A practical governance model includes role-based access controls, approval thresholds, model monitoring, data lineage, and human review for high-impact decisions. Enterprises should also define where AI can automate actions, where it can recommend actions, and where it must only provide analytical insight. For most distribution organizations, a phased model works best: begin with visibility and recommendations, then automate low-risk workflow steps once performance and controls are validated.
- Establish a procurement AI governance board with representation from supply chain, IT, finance, compliance, and internal audit.
- Classify procurement decisions by risk level so automation policies align with spend thresholds, supplier criticality, and contractual exposure.
- Maintain auditable logs for AI-generated recommendations, approval changes, supplier risk scores, and workflow escalations.
- Validate data quality across supplier master, item master, inventory records, and contract repositories before scaling predictive models.
- Monitor model drift and operational outcomes so lead-time predictions and risk scores remain accurate as market conditions change.
Scalability and infrastructure considerations for distribution AI
Scalable enterprise AI for procurement depends on interoperability more than novelty.
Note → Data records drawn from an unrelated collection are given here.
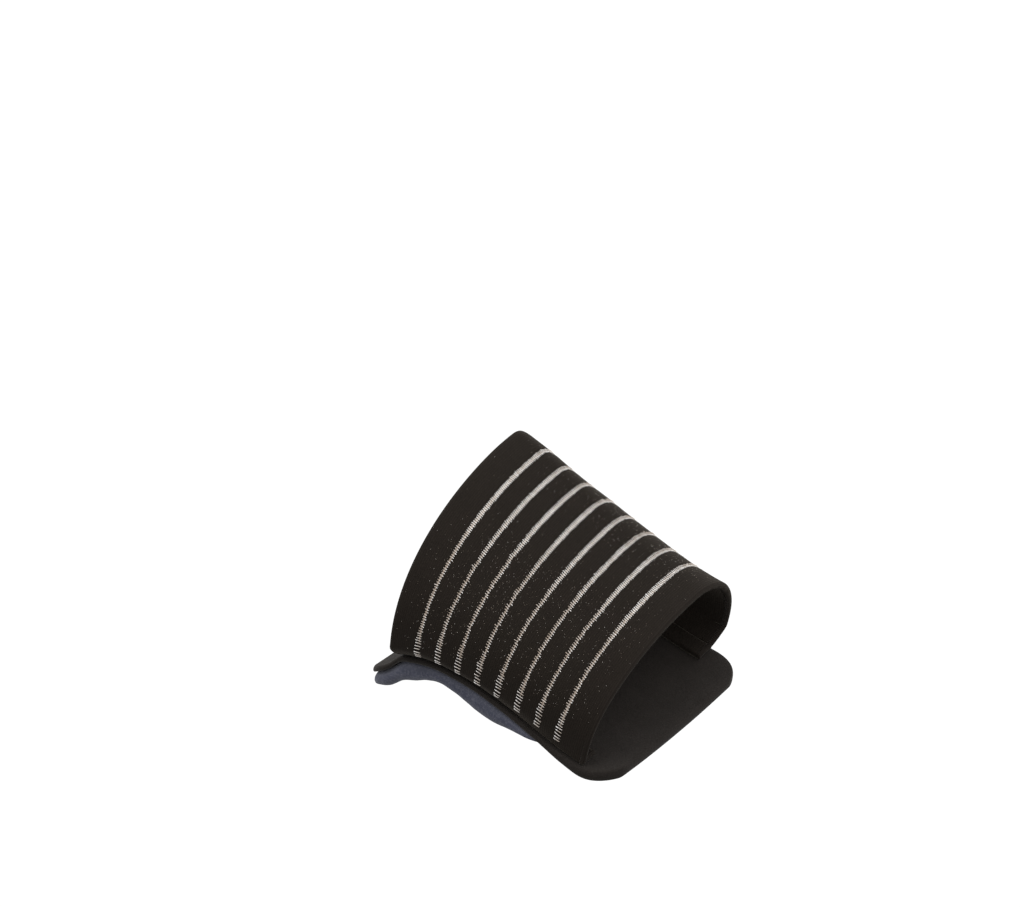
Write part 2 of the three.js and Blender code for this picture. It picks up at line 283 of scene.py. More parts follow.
# Finishes: their roughness, and in metres the sizes of clouding and grain and the depth of bump
FINISHES = {
    "knit": {"roughness": 0.88, "cloud": 0.006, "grain": 0.0005, "bump": 0.00008},
    "thread": {"roughness": 0.72, "cloud": None, "grain": 0.00025, "bump": 0.00006},
    "cover": {"roughness": 0.8, "cloud": 0.008, "grain": 0.00035, "bump": 0.00012},
    "cushion": {"roughness": 0.92, "cloud": 0.005, "grain": 0.0007, "bump": 0.00015},
}
SHEENS = {
    "knit": {"weight": 0.07, "roughness": 0.4, "tint": (0.95, 0.82, 0.68)},
    "thread": {"weight": 0.1, "roughness": 0.4, "tint": (1, 1, 1)},
    "cover": {"weight": 0.12, "roughness": 0.4, "tint": (0.9, 0.86, 0.82)},
    "cushion": {"weight": 0.2, "roughness": 0.5, "tint": (0.9, 0.92, 1.0)},
}
SPECULAR_LEVEL = 0.12
WALE = 0.62
COURSE = 0.55
STITCH_DEPTH = 0.00006
STITCH_RISE = 0.45
WEAR_STRENGTH = 0.35

# Camera, in millimetres and unit vectors
CAMERA_PLACE = (527.42, -840.88, 692.90)
CAMERA_RIGHT = (0.81869, 0.57178, 0.05302)
CAMERA_UP = (-0.34392, 0.41430, 0.84266)
CAMERA_LENS = 151.2
CAMERA_RANGE = 20
SENSOR_WIDTH = 36

# Surroundings: lengths and places in metres, power in watts, the sky as brightness
BACKDROP_HALF = 6
BACKDROP_DROP = 0.3
SKY_SPREAD = 0.6
SKY_BELOW = 0.3
SKY_ABOVE = 1.0
LIGHT_AIM = (0, 0, 0.02)
LIGHTS = [
    {"name": "key_light", "place": (-0.5, -0.9, 1.5), "size": 1.2, "power": 14},
    {"name": "top_light", "place": (0.5, 0.4, 1.6), "size": 1.4, "power": 14},
    {"name": "front_light", "place": (1.3, -0.9, 0.6), "size": 0.9, "power": 4},
]

# Seeds of everything that is uneven
THREAD_SEED = 41
COVER_SEED = 5
FOLD_SEED = 12
DIMPLE_SEED = 6
LINT_SEED = 8

BAND_REAR = -BAND_LENGTH / 2
PAD_REAR = BAND_REAR - PAD_REAR_MARGIN
PAD_LENGTH = PAD_REAR_MARGIN + BAND_LENGTH + PAD_FRONT_MARGIN
BAND_SEAT = PAD_WIDTH / 2 - BAND_SEAT_INSET
RIB_PITCH = (BAND_LENGTH - 2 * EDGE_RIB) / (GROOVE_COUNT - 1)
LAST_GROOVE = BAND_LENGTH - EDGE_RIB
GROOVES = [EDGE_RIB + RIB_PITCH * groove for groove in range(GROOVE_COUNT)]


def smooth(low, high, value):
    share = np.clip((np.asarray(value, float) - low) / (high - low), 0, 1)
    return share * share * (3 - 2 * share)


def mix(low, high, share):
    return low + (high - low) * share


def unit(vectors):
    return vectors / np.maximum(np.linalg.norm(vectors, axis=-1, keepdims=True), 1e-9)


def column(table, name):
    """Smooth curve through one column of a table, as the part draws it."""
    places = np.array([row["at"] for row in table])
    values = np.array([row[name] for row in table])
    last = len(places) - 1

    def curve(share):
        share = np.clip(share, 0, 1)
        right = np.clip(np.searchsorted(places, share, side="right"), 1, last)
        left = right - 1
        before = np.where(left > 0, left - 1, right)
        after = np.where(right < last, np.minimum(right + 1, last), left)
        step = places[right] - places[left]
        pull_before = step / 2 / (places[left] - places[before])
        pull_after = step / 2 / (places[after] - places[right])
        p = (share - places[left]) / step
        p2 = p * p
        p3 = p2 * p
        from_before = -pull_before * (p3 - 2 * p2 + p)
        from_left = (1 + pull_before) * p3 - (1.5 + 2 * pull_before) * p2
        from_left = from_left + (pull_before - 0.5) * p + 1
        from_right = -(1 + pull_after) * p3 + (1.5 + pull_after) * p2 + 0.5 * p
        from_after = pull_after * (p3 - p2)
        near = from_left * values[left] + from_right * values[right]
        return near + from_before * values[before] + from_after * values[after]

    return curve


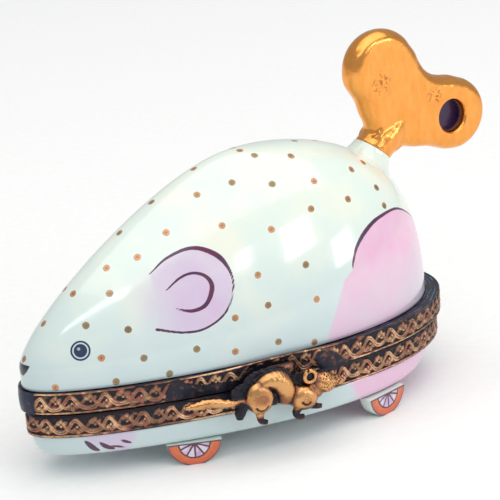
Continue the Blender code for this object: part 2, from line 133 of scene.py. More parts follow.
def ringed(rings, wrap=False, ends=(None, None)):
    """Points and faces of a solid through rings of equal length, its ends closed by a fan."""
    rings = np.asarray(rings, float)
    count, columns = rings.shape[:2]
    points = rings.reshape(-1, 3)
    faces = [grid_faces(count, columns, wrap)]
    if not wrap:
        tips = [
            ring.mean(0) if end is None else end for end, ring in zip(ends, (rings[0], rings[-1]))
        ]
        fans = [
            fan_faces(np.arange(columns)[::-1], len(points)),
            fan_faces(np.arange(columns) + (count - 1) * columns, len(points) + 1),
        ]
        points = np.concatenate((points, tips))
        faces.append(np.concatenate(fans))
    return points, faces


def smoothstep(value, low, high):
    share = np.clip((value - low) / (high - low), 0, 1)
    return share * share * (3 - 2 * share)


def bell(distance, width):
    """1 at no distance, falling smoothly to almost nothing at twice the width."""
    return np.exp(-((distance / width) ** 2))


def spline(controls, steps=12):
    """A smooth curve through the control rows, which may hold any number of values."""
    knots = np.asarray(controls, float)
    padded = np.concatenate((knots[:1] * 2 - knots[1:2], knots, knots[-1:] * 2 - knots[-2:-1]))
    curve = []
    for index in range(1, len(padded) - 2):
        a, b, c, d = padded[index - 1 : index + 3]
        for t in np.arange(steps) / steps:
            cubic = 2 * a - 5 * b + 4 * c - d + t * (3 * (b - c) + d - a)
            curve.append(b + 0.5 * t * (c - a + t * cubic))
    return np.array(curve + [knots[-1]])


def lengths_along(line):
    """How far along the polyline each of its points lies."""
    return np.concatenate(([0], np.cumsum(np.linalg.norm(np.diff(line, axis=0), axis=1))))


def to_line(points, line):
    """The distance from each point to a polyline, and where along it, as a share of its rows."""
    best = np.full(len(points), 1e9)
    where = np.zeros(len(points))
    for index, (start, end) in enumerate(zip(line, line[1:])):
        along = end - start
        share = np.clip((points - start) @ along / max(along @ along, 1e-9), 0, 1)
        distance = np.linalg.norm(points - start - share[:, None] * along, axis=1)
        nearer = distance < best
        best[nearer] = distance[nearer]
        where[nearer] = (index + share[nearer]) / (len(line) - 1)
    return best, where


def inside(x, z, corners):
    """How far each (x, z) lies inside the polygon; outside it is negative."""
    corners = np.asarray(corners, float)
    within = np.zeros(len(x), bool)
    for (x0, z0), (x1, z1) in zip(corners, np.roll(corners, -1, 0)):
        crosses = (z0 > z) != (z1 > z)
        within ^= crosses & (x < (x1 - x0) * (z - z0) / (z1 - z0 + 1e-12) + x0)
    distance, _ = to_line(rows(x, z), np.concatenate((corners, corners[:1])))
    return np.where(within, distance, -distance)


# The egg outline


def egg_width(taper):
    cosine = (1 - math.sqrt(1 + 8 * taper * taper)) / (4 * taper)
    return math.sqrt(1 - cosine * cosine) * (1 - taper * cosine)


def egg(angle, z, front, rear, half_width, taper=EGG_TAPER):
    """Points on an egg from x = front at angle 0 to x = rear; -Y comes first."""
    x = (front + rear) / 2 - (rear - front) / 2 * np.cos(angle)
    y = -half_width * np.sin(angle) * (1 - taper * np.cos(angle)) / egg_width(taper)
    return rows(x, y, z)


def outline(angle, z, inset):
    half = RIM_HALF_LENGTH - inset
    return egg(angle, z, -half, half, RIM_HALF_WIDTH - inset)


def even_angles(count):
    """Angles that divide the rims' outline into equal lengths, and the length of the whole."""
    fine = np.linspace(0, FULL_TURN, 7201)
    length = lengths_along(outline(fine, 0.0, 0.0))
    return np.interp(np.arange(count) / count * length[-1], length, fine), length[-1]


def band_point(x, out, z):
    """Places at these x along the clasp's side of the rims, this far out from the band."""
    angle = np.arccos(np.clip(-np.asarray(x, float) / RIM_HALF_LENGTH, -1, 1))
    step = 1e-4
    here = outline(angle, 0.0, 0.0)
    along = unit(outline(angle + step, 0.0, 0.0) - outline(angle - step, 0.0, 0.0))
    normal = rows(along[..., 1], -along[..., 0], 0.0)
    placed = here + normal * np.asarray(out, float)[..., None]
    placed[..., 2] = z
    return placed


# Materials


def tone(red, green, blue):
    """A colour given as it looks on a screen, 0 to 255, as the linear values that shaders take."""
    values = []
    for channel in (red, green, blue):
        share = channel / 255
        values.append(share / 12.92 if share <= 0.04045 else ((share + 0.055) / 1.055) ** 2.4)
    return (*values, 1.0)


class Value:
    """A node's output. Arithmetic with it adds Math nodes, and | takes the larger of two."""

    def __init__(self, look, socket):
        self.look, self.socket = look, socket

    def math(self, operation, other=0.0):
        return self.look.node("Math", {0: self, 1: other}, operation=operation)

    def __add__(self, other):
        return self.math("ADD", other)

    def __sub__(self, other):
        return self.math("SUBTRACT", other)

    def __mul__(self, other):
        return self.math("MULTIPLY", other)

    def __or__(self, other):
        return self.math("MAXIMUM", other)

    def __abs__(self):
        return self.math("ABSOLUTE")


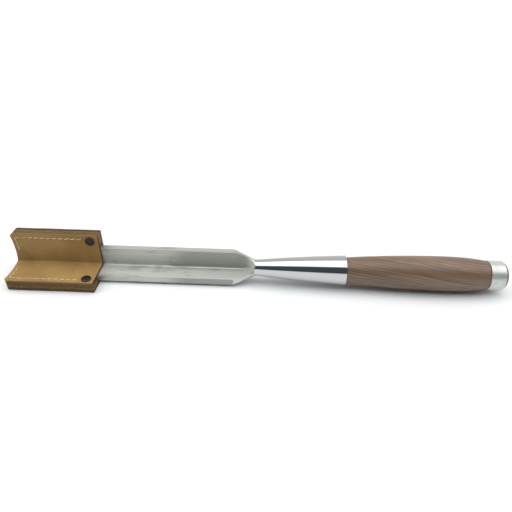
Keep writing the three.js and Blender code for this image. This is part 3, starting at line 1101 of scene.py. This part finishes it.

Distribution organizations need architecture that can connect ERP, WMS, TMS, procurement suites, supplier portals, data warehouses, and business intelligence platforms. Without this integration layer, AI remains isolated and cannot support end-to-end operational decision-making.
From an infrastructure perspective, leaders should prioritize event-driven data flows, API-based integration, master data governance, secure model access, and observability across workflows. Cloud-based AI services can accelerate deployment, but enterprises still need disciplined controls for data residency, supplier confidentiality, access management, and model lifecycle governance. The goal is a resilient operational intelligence platform that can scale across business units, regions, and supplier ecosystems without creating new silos.
Executive recommendations for reducing procurement delays with AI
First, target delay points that have measurable business impact rather than launching broad AI programs without operational focus. In distribution, this usually means approval bottlenecks, lead-time variability, inventory exposure, and supplier responsiveness. Second, treat procurement AI as part of enterprise workflow modernization, not as a side initiative owned only by procurement. The value emerges when finance, operations, warehousing, and sourcing share the same decision context.
Third, invest in AI-assisted ERP modernization early. Clean master data, standardized workflows, and connected analytics are prerequisites for trustworthy automation. Fourth, define success in operational terms: reduced requisition-to-PO cycle time, fewer stockout-related expedites, improved supplier reliability, lower manual touchpoints, and faster executive reporting. Finally, scale through governed use cases. Start with recommendation systems and exception management, then expand into controlled automation where policy, data quality, and change management are mature.
Enterprises that follow this path do more than reduce procurement delays. They build connected operational intelligence that improves resilience, supports better forecasting, strengthens supplier collaboration, and enables faster decision-making across the supply chain. That is the strategic role of AI in distribution: not isolated automation, but a scalable decision system for modern operations.